Elizabeth Jenkins, Orleans assistant director of planning and community development, told the board the packet included a redline version of a zoning bylaw article addressing accessory off‑street parking and that underlined text in the draft is new while redlined text is proposed removal. "We're trying to create a cleaner bylaw that's easier to read, align a table of minimum parking requirements with our use table, and bring in more specific landscape and buffer requirements," Jenkins said.
The draft replaces an unconventional existing metric (a 300 sq ft-per-space rule) with a straightforward 9‑by‑18‑foot parking space and a 12–24‑foot drive‑aisle standard; planners said this clarifies how spaces and aisles should be measured. Jenkins also said many commercial uses would be governed by clear minimums (for example, one parking space per 250 square feet for certain offices) and that the restaurant standard the team is testing would be roughly one space per four seats for venues under about 100 seats.
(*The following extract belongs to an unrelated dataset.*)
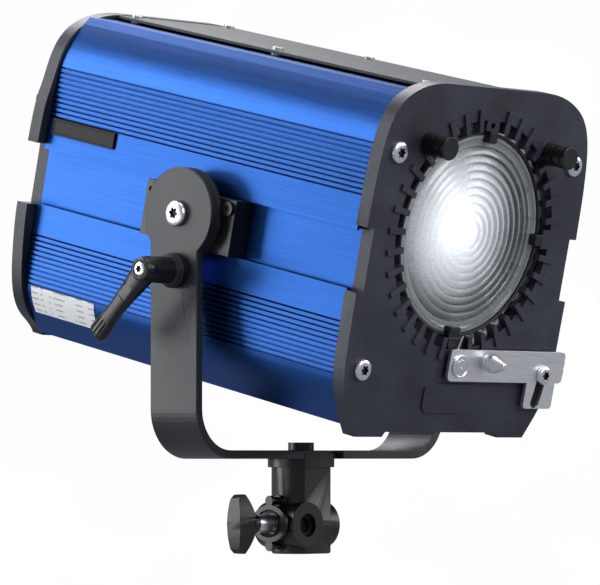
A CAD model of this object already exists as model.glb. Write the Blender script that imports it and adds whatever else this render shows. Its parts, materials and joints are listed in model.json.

Vice Chair Debbie Oaks welcomed the cleaner presentation but urged the board to build more flexible shared‑parking language for the Village Center so existing buildings and public lots can be used efficiently. "We have way too many parking lots that are empty most of the time," Oaks said, arguing the code should facilitate collaborations to reduce unused asphalt and support walkability.
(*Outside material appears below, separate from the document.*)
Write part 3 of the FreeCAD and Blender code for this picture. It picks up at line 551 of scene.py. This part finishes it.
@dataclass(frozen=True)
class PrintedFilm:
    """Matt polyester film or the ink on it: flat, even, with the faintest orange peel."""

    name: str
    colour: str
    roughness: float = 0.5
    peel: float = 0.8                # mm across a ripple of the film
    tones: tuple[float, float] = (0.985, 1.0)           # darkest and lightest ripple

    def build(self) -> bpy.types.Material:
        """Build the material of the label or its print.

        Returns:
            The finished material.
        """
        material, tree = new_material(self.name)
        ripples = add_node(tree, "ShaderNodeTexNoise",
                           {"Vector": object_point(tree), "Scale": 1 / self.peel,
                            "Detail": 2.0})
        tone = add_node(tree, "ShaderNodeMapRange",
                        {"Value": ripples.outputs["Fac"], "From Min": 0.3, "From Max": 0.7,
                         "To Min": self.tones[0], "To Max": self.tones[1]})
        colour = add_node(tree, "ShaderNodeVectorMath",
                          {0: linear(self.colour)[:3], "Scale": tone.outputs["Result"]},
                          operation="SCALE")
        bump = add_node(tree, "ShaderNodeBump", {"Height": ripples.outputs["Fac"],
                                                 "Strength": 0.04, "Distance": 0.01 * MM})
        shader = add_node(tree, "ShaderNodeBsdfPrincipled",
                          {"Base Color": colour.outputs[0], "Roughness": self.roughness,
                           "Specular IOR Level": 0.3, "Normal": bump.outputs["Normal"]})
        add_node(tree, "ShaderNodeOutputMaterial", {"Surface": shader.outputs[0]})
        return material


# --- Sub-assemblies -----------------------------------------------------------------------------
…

Oaks also flagged medical offices as a special case. The draft treats them like conventional offices (one space per 250 square feet), while the board's prior practice used ratios tied to exam rooms (about 3.5 spaces per exam room). Oaks pointed to a local rehab center of roughly 4,000 square feet that currently provides far more than the draft would require as an example of why medical uses might need distinct treatment.
Staff proposed a public engagement plan to gather targeted feedback before formal hearings: a set of small focus groups in July and August (businesses, builders, overlay stakeholders), followed by broader distribution and public hearings anticipated in September. Jenkins said the Board of Appeals would also be given a new special‑permit pathway to modify parking standards where a strict numeric standard is impractical.
The board did not vote on the amendments at the June 23 meeting; members asked staff to refine language on shared parking and medical offices and to run the focus groups so public hearing drafts are informed by stakeholder feedback. The planning staff expects to present revisions and start public hearings in September.